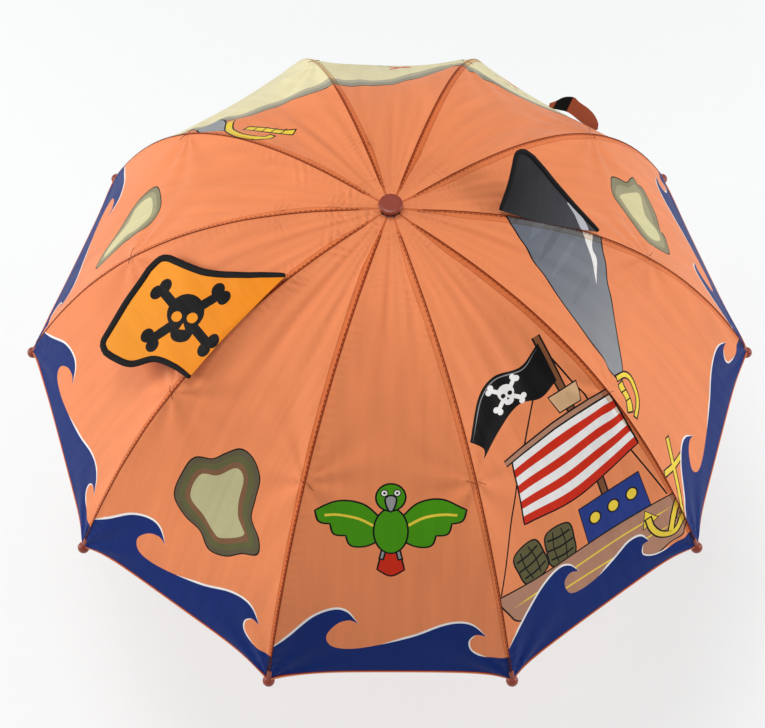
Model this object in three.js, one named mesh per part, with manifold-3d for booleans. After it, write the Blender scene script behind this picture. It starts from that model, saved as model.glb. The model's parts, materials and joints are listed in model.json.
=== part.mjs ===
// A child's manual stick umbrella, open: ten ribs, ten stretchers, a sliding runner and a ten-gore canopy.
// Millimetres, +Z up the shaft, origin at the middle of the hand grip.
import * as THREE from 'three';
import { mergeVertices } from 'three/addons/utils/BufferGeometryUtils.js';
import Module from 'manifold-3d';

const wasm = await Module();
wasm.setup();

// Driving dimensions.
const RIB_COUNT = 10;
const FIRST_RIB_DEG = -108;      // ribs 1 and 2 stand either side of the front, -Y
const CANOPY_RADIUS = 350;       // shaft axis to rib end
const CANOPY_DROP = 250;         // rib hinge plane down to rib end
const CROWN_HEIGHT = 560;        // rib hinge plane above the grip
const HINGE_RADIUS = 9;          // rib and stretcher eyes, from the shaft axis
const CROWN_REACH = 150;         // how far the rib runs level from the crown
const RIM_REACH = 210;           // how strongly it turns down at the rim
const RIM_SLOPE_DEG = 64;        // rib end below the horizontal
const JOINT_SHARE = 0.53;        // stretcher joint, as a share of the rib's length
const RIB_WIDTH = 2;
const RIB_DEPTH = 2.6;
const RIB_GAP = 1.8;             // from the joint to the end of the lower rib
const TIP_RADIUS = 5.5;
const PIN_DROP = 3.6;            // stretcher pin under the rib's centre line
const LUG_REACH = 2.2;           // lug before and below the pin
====
Please return the data above exactly as given.

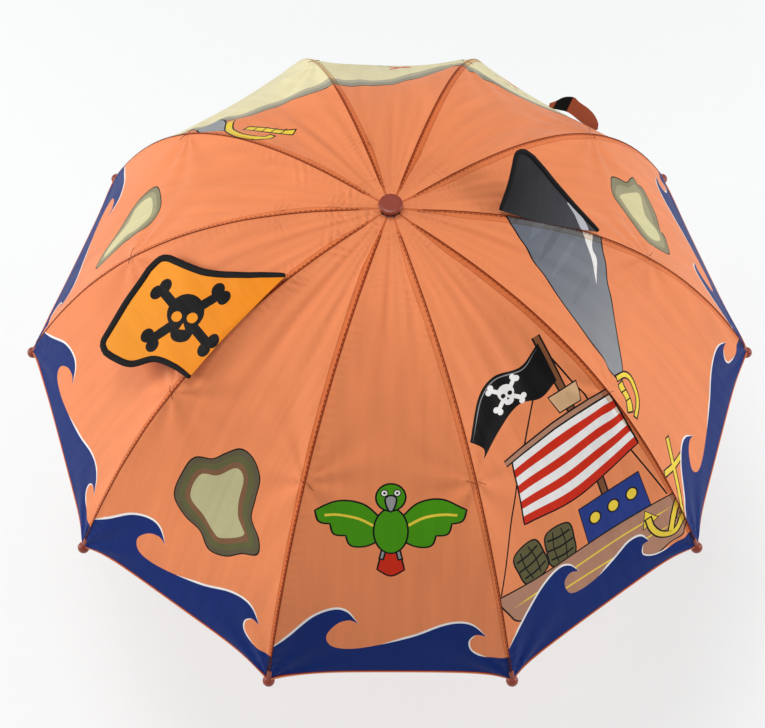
Model this object in three.js, one named mesh per part, with manifold-3d for booleans. After it, write the Blender scene script behind this picture. It starts from that model, saved as model.glb. The model's parts, materials and joints are listed in model.json.
=== part.mjs ===
// A child's manual stick umbrella, open: ten ribs, ten stretchers, a sliding runner and a ten-gore canopy.
// Millimetres, +Z up the shaft, origin at the middle of the hand grip.
import * as THREE from 'three';
import { mergeVertices } from 'three/addons/utils/BufferGeometryUtils.js';
import Module from 'manifold-3d';

const wasm = await Module();
wasm.setup();

// Driving dimensions.
const RIB_COUNT = 10;
const FIRST_RIB_DEG = -108;      // ribs 1 and 2 stand either side of the front, -Y
const CANOPY_RADIUS = 350;       // shaft axis to rib end
const CANOPY_DROP = 250;         // rib hinge plane down to rib end
const CROWN_HEIGHT = 560;        // rib hinge plane above the grip
const HINGE_RADIUS = 9;          // rib and stretcher eyes, from the shaft axis
const CROWN_REACH = 150;         // how far the rib runs level from the crown
const RIM_REACH = 210;           // how strongly it turns down at the rim
const RIM_SLOPE_DEG = 64;        // rib end below the horizontal
const JOINT_SHARE = 0.53;        // stretcher joint, as a share of the rib's length
const RIB_WIDTH = 2;
const RIB_DEPTH = 2.6;
const RIB_GAP = 1.8;             // from the joint to the end of the lower rib
const TIP_RADIUS = 5.5;
const PIN_DROP = 3.6;            // stretcher pin under the rib's centre line
const LUG_REACH = 2.2;           // lug before and below the pin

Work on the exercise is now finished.